Provided data =>
-------------------------
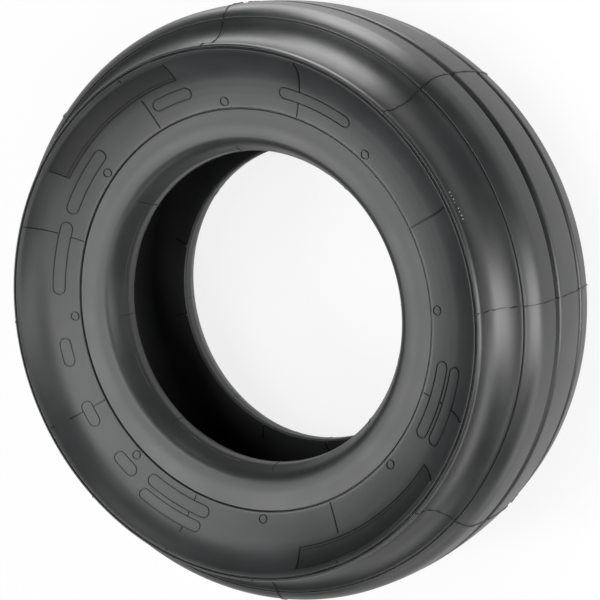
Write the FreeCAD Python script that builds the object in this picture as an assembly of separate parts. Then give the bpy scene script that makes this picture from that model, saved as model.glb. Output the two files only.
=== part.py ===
import FreeCAD, Part
import math
import os

# A nose-wheel aircraft tire, vulcanised in one piece, with a water chine on each side.
# The wheel axis is +Z and the origin is the centre of the tire, so the tire lies on one
# chine. Lengths are in millimetres and angles in degrees. The section is drawn as
# (radius, height), where height is the distance from the centre plane.

# Bead: the toe lands and heel tapers that sit on the wheel, and the flats that its
# flanges press on.
BEAD_SEAT_RADIUS = 101.6
TOE_HALF_GAP = 31.2
TOE_CHAMFER = 1.2
TOE_LAND_WIDTH = 7.3
BEAD_WIDTH = 24.0
HEEL_TAPER = 23.0
HEEL_RADIUS = 4.0
FLANGE_SEAT_WIDTH = 8.7
FLANGE_COVE_WIDTH = 8.2
FLANGE_COVE_RISE = 1.2

# Rim line: the thin raised ring that shows whether the bead is seated all round.
RIM_LINE_WIDTH = 1.4
RIM_LINE_PROUD = 0.6

# Sidewall, a gentle cone that sweeps up to the chine lip.
SIDEWALL_SLOPE = 18.0
SIDEWALL_ARC = 26.0
SIDEWALL_THICKNESS = 7.2
LIP_HALF_WIDTH = 78.4
LIP_DROP = 29.8
LIP_RADIUS = 3.0

# Gutter between the chine lip and the tread, and the fine line where it meets the tread.
GUTTER_ARC = 23.0
SHOULDER_HALF_WIDTH = 49.0
SHOULDER_DROP = 11.2
SHOULDER_LINE_WIDTH = 1.8
SHOULDER_LINE_DEPTH = 1.2

# Tread: one wide rib in the middle, a narrower one on each side of it.
SECTION_HEIGHT = 94.0
CROWN_ARC = 250.0
SHOULDER_ARC = 16.0
GROOVE_OFFSET = 19.7
GROOVE_WIDTH = 9.5
GROOVE_DEPTH = 5.6
GROOVE_FLOOR_RADIUS = 1.8
GROOVE_EDGE_RADIUS = 2.0

# Air cavity.
CROWN_THICKNESS = 15.0
CAVITY_CROWN_ARC = 150.0
CAVITY_SHOULDER_ARC = 22.0

AXLE = FreeCAD.Vector(0, 0, 1)
CENTRE = FreeCAD.Vector(0, 0, 0)


def point(radius, height):
    return FreeCAD.Vector(radius, 0, height)


def towards(start, end, distance):
    """The point at this distance from start on the way to end."""
    return start + (end - start).normalize() * distance


def circle_crossing(centre_a, radius_a, centre_b, radius_b, side):
    """Where two circles cross: side 1 is left of the way from a to b, -1 is right."""
    way = centre_b - centre_a
    gap = way.Length
    along = (radius_a ** 2 - radius_b ** 2 + gap ** 2) / (2 * gap)
    across = math.sqrt(radius_a ** 2 - along ** 2)
    way.normalize()
    left = point(-way.z, way.x)
    return centre_a + way * along + left * (side * across)


def tangent_point(start, centre, radius, side):
    """Where a straight line from start touches a circle, on the given side of it."""
    reach = math.sqrt((centre - start).Length ** 2 - radius ** 2)
    return circle_crossing(start, reach, centre, radius, side)


def inner_tangent(centre_a, radius_a, centre_b, radius_b, side):
    """The ends of the straight line that crosses between two circles and touches both."""
    way = centre_b - centre_a
    lean = side * math.acos((radius_a + radius_b) / way.Length)
    way.normalize()
    normal = point(
        way.x * math.cos(lean) - way.z * math.sin(lean),
        way.x * math.sin(lean) + way.z * math.cos(lean),
    )
    return centre_a + normal * radius_a, centre_b - normal * radius_b


def arc(centre, start, end):
    """The shorter arc about centre from start to end."""
    middle = towards(centre, (start + end) * 0.5, (start - centre).Length)
    return Part.Arc(start, middle, end).toShape()


def line(start, end):
    return Part.LineSegment(start, end).toShape()


def crown_point(height):
    """The point of the tread's crown arc at this height."""
    return point(crown_centre.x + math.sqrt(CROWN_ARC ** 2 - height ** 2), height)


crown_radius = BEAD_SEAT_RADIUS + SECTION_HEIGHT
crown_centre = point(crown_radius - CROWN_ARC, 0)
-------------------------
Stated problem => Extract the full listing and reproduce each line exactly.

Complete output =>
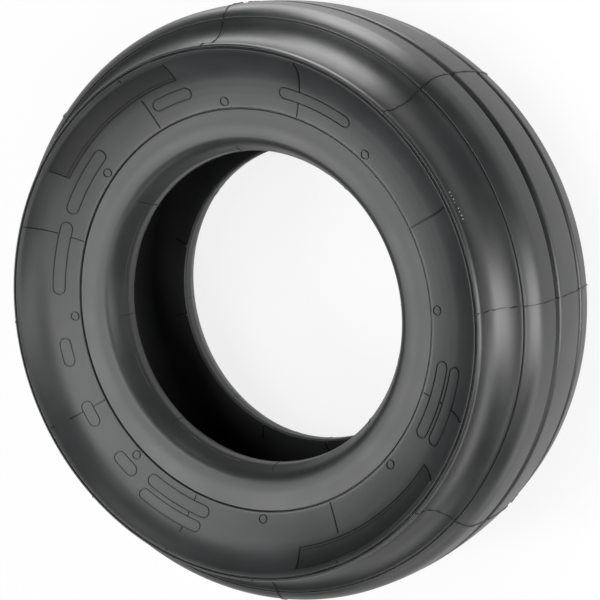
Write the FreeCAD Python script that builds the object in this picture as an assembly of separate parts. Then give the bpy scene script that makes this picture from that model, saved as model.glb. Output the two files only.
=== part.py ===
import FreeCAD, Part
import math
import os

# A nose-wheel aircraft tire, vulcanised in one piece, with a water chine on each side.
# The wheel axis is +Z and the origin is the centre of the tire, so the tire lies on one
# chine. Lengths are in millimetres and angles in degrees. The section is drawn as
# (radius, height), where height is the distance from the centre plane.

# Bead: the toe lands and heel tapers that sit on the wheel, and the flats that its
# flanges press on.
BEAD_SEAT_RADIUS = 101.6
TOE_HALF_GAP = 31.2
TOE_CHAMFER = 1.2
TOE_LAND_WIDTH = 7.3
BEAD_WIDTH = 24.0
HEEL_TAPER = 23.0
HEEL_RADIUS = 4.0
FLANGE_SEAT_WIDTH = 8.7
FLANGE_COVE_WIDTH = 8.2
FLANGE_COVE_RISE = 1.2

# Rim line: the thin raised ring that shows whether the bead is seated all round.
RIM_LINE_WIDTH = 1.4
RIM_LINE_PROUD = 0.6

# Sidewall, a gentle cone that sweeps up to the chine lip.
SIDEWALL_SLOPE = 18.0
SIDEWALL_ARC = 26.0
SIDEWALL_THICKNESS = 7.2
LIP_HALF_WIDTH = 78.4
LIP_DROP = 29.8
LIP_RADIUS = 3.0

# Gutter between the chine lip and the tread, and the fine line where it meets the tread.
GUTTER_ARC = 23.0
SHOULDER_HALF_WIDTH = 49.0
SHOULDER_DROP = 11.2
SHOULDER_LINE_WIDTH = 1.8
SHOULDER_LINE_DEPTH = 1.2

# Tread: one wide rib in the middle, a narrower one on each side of it.
SECTION_HEIGHT = 94.0
CROWN_ARC = 250.0
SHOULDER_ARC = 16.0
GROOVE_OFFSET = 19.7
GROOVE_WIDTH = 9.5
GROOVE_DEPTH = 5.6
GROOVE_FLOOR_RADIUS = 1.8
GROOVE_EDGE_RADIUS = 2.0

# Air cavity.
CROWN_THICKNESS = 15.0
CAVITY_CROWN_ARC = 150.0
CAVITY_SHOULDER_ARC = 22.0

AXLE = FreeCAD.Vector(0, 0, 1)
CENTRE = FreeCAD.Vector(0, 0, 0)


def point(radius, height):
    return FreeCAD.Vector(radius, 0, height)


def towards(start, end, distance):
    """The point at this distance from start on the way to end."""
    return start + (end - start).normalize() * distance


def circle_crossing(centre_a, radius_a, centre_b, radius_b, side):
    """Where two circles cross: side 1 is left of the way from a to b, -1 is right."""
    way = centre_b - centre_a
    gap = way.Length
    along = (radius_a ** 2 - radius_b ** 2 + gap ** 2) / (2 * gap)
    across = math.sqrt(radius_a ** 2 - along ** 2)
    way.normalize()
    left = point(-way.z, way.x)
    return centre_a + way * along + left * (side * across)


def tangent_point(start, centre, radius, side):
    """Where a straight line from start touches a circle, on the given side of it."""
    reach = math.sqrt((centre - start).Length ** 2 - radius ** 2)
    return circle_crossing(start, reach, centre, radius, side)


def inner_tangent(centre_a, radius_a, centre_b, radius_b, side):
    """The ends of the straight line that crosses between two circles and touches both."""
    way = centre_b - centre_a
    lean = side * math.acos((radius_a + radius_b) / way.Length)
    way.normalize()
    normal = point(
        way.x * math.cos(lean) - way.z * math.sin(lean),
        way.x * math.sin(lean) + way.z * math.cos(lean),
    )
    return centre_a + normal * radius_a, centre_b - normal * radius_b


def arc(centre, start, end):
    """The shorter arc about centre from start to end."""
    middle = towards(centre, (start + end) * 0.5, (start - centre).Length)
    return Part.Arc(start, middle, end).toShape()


def line(start, end):
    return Part.LineSegment(start, end).toShape()


def crown_point(height):
    """The point of the tread's crown arc at this height."""
    return point(crown_centre.x + math.sqrt(CROWN_ARC ** 2 - height ** 2), height)


crown_radius = BEAD_SEAT_RADIUS + SECTION_HEIGHT
crown_centre = point(crown_radius - CROWN_ARC, 0)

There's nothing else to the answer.